■ **EXERCISE GOAL**:
Quote, please, the line with "const calendar = new THREE.Group();", the line with "obj.matrix_world = world", and every line between them, exactly and with nothing else.

■ **EXTRACTED INFORMATION**:
####################
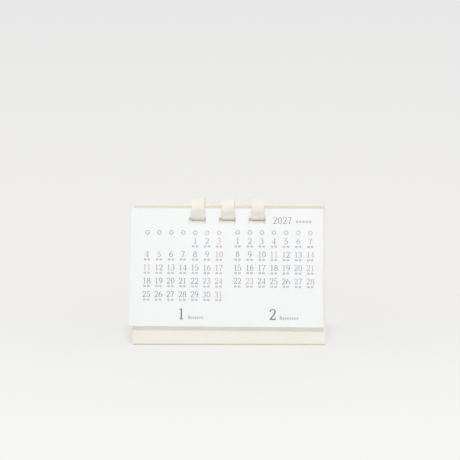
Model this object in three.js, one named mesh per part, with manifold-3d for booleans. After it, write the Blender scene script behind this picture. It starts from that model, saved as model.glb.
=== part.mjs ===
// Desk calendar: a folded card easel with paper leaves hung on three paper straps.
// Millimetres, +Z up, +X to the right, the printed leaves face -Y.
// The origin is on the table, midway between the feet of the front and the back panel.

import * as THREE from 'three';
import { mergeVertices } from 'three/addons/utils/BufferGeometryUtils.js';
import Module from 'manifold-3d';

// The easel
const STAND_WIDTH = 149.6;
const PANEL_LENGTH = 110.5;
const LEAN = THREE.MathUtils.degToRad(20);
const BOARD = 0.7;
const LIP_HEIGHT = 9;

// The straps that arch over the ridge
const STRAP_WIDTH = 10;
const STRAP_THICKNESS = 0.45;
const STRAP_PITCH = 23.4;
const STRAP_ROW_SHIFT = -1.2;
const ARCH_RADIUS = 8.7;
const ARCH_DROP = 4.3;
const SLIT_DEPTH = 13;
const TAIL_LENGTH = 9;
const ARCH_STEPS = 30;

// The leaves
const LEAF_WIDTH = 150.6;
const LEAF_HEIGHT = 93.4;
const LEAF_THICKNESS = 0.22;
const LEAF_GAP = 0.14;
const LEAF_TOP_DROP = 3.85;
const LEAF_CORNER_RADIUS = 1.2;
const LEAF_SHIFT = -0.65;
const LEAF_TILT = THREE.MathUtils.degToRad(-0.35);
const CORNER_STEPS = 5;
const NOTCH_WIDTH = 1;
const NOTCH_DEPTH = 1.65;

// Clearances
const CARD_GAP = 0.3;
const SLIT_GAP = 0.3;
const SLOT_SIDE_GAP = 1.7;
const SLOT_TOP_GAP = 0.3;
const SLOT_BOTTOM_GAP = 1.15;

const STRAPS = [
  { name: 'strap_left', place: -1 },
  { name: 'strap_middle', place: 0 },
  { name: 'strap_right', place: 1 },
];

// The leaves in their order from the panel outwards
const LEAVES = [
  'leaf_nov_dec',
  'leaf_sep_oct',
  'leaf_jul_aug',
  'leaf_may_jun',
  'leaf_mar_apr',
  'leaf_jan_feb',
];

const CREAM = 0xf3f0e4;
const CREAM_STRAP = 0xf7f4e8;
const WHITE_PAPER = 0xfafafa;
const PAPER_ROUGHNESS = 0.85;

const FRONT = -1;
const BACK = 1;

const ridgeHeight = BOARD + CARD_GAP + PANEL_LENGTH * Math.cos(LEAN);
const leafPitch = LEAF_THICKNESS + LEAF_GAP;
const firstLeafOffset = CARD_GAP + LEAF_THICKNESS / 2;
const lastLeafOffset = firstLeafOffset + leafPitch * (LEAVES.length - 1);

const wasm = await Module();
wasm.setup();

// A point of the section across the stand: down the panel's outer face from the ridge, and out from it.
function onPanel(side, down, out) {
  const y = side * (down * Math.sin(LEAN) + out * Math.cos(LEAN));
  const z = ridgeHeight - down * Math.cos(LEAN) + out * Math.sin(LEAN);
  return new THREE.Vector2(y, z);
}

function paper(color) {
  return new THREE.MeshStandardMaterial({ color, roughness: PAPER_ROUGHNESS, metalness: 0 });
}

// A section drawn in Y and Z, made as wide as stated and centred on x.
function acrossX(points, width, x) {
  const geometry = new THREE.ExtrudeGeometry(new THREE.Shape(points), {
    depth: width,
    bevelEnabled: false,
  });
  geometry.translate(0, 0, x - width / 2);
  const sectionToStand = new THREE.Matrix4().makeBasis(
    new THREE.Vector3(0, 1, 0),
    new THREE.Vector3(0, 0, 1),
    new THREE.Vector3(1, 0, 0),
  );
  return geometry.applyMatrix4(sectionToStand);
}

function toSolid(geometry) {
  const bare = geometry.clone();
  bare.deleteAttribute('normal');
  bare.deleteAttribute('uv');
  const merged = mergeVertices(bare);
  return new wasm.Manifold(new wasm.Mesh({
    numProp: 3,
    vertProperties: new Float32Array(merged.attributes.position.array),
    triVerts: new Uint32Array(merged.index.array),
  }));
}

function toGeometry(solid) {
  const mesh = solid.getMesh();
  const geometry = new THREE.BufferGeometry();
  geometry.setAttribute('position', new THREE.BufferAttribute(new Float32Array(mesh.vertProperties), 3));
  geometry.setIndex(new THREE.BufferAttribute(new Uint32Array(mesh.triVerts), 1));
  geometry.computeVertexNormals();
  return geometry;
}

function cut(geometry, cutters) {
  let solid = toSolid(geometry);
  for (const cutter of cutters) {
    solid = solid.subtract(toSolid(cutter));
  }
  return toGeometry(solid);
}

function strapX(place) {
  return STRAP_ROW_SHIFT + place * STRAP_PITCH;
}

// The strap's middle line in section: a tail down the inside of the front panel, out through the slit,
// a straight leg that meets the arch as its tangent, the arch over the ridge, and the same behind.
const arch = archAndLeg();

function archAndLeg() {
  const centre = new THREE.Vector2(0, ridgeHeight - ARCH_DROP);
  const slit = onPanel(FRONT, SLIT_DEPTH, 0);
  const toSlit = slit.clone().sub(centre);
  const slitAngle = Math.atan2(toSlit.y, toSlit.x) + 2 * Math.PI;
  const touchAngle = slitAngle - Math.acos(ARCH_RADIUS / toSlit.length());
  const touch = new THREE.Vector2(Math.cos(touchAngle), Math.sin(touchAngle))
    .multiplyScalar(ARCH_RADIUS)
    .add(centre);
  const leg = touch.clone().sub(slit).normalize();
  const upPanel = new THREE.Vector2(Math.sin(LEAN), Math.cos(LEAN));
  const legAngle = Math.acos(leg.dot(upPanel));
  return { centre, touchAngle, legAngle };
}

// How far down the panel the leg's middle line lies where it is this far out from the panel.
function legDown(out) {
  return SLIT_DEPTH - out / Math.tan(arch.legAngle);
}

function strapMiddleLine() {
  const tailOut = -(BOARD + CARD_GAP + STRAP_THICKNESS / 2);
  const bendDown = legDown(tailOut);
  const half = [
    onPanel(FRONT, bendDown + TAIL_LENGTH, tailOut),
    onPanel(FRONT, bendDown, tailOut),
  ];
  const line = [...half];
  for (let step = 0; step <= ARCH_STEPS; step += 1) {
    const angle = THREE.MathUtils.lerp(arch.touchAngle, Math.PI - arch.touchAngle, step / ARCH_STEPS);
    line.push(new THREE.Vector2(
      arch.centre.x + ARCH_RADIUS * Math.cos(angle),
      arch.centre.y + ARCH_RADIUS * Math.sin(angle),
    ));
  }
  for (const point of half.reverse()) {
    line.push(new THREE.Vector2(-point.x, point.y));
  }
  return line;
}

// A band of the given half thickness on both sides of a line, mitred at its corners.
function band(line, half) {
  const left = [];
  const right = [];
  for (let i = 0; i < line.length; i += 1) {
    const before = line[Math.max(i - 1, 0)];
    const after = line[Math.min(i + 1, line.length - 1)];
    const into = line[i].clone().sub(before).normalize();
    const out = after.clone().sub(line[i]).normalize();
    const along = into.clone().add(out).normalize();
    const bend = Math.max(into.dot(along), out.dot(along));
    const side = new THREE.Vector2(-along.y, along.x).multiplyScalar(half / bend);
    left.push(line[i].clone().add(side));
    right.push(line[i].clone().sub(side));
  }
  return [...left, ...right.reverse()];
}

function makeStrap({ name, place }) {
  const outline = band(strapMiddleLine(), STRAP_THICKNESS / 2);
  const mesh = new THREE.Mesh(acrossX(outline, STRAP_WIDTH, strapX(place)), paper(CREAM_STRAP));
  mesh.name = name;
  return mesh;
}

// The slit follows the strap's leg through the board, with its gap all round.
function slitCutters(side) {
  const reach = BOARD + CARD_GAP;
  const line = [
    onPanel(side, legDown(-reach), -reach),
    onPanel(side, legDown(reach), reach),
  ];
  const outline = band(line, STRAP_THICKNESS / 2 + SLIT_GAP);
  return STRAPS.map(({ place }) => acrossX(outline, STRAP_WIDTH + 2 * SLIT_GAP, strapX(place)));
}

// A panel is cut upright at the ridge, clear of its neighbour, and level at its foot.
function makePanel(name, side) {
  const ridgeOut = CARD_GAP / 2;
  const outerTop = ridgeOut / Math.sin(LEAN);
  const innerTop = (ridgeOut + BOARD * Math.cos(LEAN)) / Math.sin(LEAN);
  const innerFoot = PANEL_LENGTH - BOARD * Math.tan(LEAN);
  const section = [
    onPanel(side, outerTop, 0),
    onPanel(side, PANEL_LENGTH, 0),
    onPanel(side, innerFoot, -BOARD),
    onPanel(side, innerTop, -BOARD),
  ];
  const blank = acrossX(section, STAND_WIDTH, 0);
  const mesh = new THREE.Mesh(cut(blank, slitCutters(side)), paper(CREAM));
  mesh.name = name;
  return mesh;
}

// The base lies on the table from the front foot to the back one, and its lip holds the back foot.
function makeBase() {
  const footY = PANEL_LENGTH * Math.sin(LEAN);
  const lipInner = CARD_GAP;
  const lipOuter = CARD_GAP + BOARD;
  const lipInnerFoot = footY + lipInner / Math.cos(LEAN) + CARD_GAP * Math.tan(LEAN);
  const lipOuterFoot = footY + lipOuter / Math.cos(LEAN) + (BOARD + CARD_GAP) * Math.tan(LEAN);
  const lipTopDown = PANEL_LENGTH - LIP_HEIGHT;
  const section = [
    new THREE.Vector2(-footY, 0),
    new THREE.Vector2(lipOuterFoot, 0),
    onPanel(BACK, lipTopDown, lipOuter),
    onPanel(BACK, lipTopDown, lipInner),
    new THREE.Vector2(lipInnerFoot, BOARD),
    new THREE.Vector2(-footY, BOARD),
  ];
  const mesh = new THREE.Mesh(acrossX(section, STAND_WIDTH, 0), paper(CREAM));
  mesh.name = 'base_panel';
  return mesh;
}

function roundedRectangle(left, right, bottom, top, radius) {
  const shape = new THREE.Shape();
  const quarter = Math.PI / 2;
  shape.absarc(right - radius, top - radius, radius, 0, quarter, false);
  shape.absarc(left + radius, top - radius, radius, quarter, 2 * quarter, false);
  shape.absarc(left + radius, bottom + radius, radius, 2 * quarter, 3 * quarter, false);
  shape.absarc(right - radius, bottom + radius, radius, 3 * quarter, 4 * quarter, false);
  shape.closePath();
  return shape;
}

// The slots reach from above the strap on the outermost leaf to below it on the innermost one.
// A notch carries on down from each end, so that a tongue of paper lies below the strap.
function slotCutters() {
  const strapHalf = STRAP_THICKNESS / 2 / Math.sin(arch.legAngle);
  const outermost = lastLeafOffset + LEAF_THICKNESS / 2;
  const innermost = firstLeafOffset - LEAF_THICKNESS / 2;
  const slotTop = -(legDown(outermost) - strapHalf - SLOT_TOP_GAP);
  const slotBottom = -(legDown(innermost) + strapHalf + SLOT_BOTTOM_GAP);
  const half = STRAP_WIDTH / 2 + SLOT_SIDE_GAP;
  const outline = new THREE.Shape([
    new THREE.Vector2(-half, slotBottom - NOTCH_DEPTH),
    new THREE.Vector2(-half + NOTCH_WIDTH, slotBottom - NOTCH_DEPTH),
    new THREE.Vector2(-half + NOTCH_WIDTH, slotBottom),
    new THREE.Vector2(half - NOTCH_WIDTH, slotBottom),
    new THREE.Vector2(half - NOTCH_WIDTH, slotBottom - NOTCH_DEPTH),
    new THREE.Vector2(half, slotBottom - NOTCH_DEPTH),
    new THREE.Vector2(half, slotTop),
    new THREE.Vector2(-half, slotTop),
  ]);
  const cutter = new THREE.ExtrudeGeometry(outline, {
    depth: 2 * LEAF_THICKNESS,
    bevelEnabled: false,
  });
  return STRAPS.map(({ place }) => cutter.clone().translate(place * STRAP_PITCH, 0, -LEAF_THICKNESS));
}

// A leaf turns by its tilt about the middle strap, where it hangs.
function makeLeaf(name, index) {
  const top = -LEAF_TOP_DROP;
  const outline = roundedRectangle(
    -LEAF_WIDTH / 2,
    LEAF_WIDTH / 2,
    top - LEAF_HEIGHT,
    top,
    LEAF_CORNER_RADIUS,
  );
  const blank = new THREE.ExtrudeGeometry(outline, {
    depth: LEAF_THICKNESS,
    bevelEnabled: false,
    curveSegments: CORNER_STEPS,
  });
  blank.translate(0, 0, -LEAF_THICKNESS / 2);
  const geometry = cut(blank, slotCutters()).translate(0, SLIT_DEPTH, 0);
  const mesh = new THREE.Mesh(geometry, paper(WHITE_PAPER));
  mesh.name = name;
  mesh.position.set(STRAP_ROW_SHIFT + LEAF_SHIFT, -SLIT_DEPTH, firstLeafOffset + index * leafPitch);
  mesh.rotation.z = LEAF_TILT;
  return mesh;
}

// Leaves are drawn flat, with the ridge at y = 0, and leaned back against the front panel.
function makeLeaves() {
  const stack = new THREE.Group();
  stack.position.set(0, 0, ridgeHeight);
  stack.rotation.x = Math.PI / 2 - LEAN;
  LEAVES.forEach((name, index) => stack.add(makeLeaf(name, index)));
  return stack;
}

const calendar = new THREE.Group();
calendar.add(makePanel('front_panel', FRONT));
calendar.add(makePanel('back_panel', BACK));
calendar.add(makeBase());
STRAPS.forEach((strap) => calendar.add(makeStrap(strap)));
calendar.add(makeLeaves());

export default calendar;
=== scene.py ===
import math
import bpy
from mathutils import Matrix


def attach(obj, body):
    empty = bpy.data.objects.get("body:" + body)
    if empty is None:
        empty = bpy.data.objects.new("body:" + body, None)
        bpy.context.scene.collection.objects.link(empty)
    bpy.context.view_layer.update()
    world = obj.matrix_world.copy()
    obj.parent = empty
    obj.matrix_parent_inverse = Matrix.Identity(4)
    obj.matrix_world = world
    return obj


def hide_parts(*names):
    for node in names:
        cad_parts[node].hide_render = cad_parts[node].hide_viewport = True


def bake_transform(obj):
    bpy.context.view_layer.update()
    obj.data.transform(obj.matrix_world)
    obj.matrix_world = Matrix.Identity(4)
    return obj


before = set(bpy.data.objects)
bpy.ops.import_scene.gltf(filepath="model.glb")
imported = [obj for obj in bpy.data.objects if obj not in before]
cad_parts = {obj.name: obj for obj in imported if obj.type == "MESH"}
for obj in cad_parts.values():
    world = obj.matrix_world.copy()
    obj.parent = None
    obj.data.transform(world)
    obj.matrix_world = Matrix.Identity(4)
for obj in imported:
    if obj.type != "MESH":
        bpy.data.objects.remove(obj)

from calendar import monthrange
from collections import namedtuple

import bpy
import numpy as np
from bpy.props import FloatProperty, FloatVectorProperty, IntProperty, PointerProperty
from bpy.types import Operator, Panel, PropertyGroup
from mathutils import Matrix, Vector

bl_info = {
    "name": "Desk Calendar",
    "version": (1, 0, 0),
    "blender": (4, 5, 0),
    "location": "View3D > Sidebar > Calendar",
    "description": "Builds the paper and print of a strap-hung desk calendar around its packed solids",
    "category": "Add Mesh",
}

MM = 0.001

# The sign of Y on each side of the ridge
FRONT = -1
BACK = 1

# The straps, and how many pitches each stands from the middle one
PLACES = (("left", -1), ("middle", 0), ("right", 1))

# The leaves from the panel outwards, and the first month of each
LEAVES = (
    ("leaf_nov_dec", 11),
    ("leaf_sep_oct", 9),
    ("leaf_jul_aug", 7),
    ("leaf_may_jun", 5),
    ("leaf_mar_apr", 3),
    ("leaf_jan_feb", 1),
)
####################
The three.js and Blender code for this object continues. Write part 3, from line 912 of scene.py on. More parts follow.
####################
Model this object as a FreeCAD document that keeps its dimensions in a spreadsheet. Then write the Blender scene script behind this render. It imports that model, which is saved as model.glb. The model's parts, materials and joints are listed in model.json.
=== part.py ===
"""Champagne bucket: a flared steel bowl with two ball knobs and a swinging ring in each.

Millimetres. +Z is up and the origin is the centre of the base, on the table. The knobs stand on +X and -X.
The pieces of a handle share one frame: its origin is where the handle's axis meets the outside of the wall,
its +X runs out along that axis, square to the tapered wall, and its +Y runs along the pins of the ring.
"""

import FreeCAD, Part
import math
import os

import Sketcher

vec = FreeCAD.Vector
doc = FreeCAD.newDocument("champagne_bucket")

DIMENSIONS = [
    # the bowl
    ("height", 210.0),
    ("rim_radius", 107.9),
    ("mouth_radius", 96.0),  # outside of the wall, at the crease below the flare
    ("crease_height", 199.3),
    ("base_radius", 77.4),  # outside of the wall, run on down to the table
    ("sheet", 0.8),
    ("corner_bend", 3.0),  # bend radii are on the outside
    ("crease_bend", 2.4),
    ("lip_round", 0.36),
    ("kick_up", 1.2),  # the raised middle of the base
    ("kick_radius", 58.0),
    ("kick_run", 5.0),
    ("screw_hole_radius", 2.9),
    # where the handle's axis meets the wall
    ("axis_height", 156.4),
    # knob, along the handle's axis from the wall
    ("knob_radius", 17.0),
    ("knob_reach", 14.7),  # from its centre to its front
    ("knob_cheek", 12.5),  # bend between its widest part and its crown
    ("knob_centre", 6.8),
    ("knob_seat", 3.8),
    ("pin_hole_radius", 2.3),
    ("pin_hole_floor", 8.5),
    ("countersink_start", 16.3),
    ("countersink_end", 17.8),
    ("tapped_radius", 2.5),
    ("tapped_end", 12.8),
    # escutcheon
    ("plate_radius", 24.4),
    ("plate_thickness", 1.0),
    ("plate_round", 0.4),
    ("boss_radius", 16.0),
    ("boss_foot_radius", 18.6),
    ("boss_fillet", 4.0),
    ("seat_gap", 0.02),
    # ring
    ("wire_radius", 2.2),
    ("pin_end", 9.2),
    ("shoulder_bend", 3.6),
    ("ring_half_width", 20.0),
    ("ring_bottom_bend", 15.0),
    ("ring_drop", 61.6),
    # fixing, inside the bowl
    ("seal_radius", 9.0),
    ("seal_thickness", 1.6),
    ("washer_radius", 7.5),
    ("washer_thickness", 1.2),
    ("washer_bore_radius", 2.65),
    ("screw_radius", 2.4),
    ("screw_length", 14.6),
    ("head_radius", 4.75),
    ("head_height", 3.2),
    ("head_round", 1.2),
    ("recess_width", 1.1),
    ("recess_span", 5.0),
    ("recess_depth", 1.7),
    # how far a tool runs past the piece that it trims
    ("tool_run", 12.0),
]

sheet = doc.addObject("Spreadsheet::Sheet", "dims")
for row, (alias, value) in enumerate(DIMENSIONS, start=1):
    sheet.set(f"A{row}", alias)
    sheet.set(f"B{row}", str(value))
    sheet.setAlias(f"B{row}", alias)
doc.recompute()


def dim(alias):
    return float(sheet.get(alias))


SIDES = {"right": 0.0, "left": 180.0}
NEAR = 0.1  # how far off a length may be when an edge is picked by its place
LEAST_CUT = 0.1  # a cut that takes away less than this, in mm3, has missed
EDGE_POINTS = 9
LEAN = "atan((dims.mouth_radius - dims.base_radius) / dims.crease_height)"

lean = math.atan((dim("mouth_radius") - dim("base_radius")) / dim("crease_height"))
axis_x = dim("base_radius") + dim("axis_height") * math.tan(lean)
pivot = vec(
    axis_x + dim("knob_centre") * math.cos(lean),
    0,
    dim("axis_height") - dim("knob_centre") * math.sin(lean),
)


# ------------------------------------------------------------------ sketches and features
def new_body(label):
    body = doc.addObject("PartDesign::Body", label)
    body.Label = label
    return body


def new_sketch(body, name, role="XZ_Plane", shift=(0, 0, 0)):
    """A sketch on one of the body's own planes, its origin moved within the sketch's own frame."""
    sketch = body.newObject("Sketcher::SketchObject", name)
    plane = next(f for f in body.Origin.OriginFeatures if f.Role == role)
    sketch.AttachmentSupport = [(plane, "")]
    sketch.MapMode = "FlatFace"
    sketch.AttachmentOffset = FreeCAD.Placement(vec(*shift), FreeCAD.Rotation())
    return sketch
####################
■ **SOLUTION**:
const calendar = new THREE.Group();
calendar.add(makePanel('front_panel', FRONT));
calendar.add(makePanel('back_panel', BACK));
calendar.add(makeBase());
STRAPS.forEach((strap) => calendar.add(makeStrap(strap)));
calendar.add(makeLeaves());

export default calendar;
=== scene.py ===
import math
import bpy
from mathutils import Matrix


def attach(obj, body):
    empty = bpy.data.objects.get("body:" + body)
    if empty is None:
        empty = bpy.data.objects.new("body:" + body, None)
        bpy.context.scene.collection.objects.link(empty)
    bpy.context.view_layer.update()
    world = obj.matrix_world.copy()
    obj.parent = empty
    obj.matrix_parent_inverse = Matrix.Identity(4)
    obj.matrix_world = world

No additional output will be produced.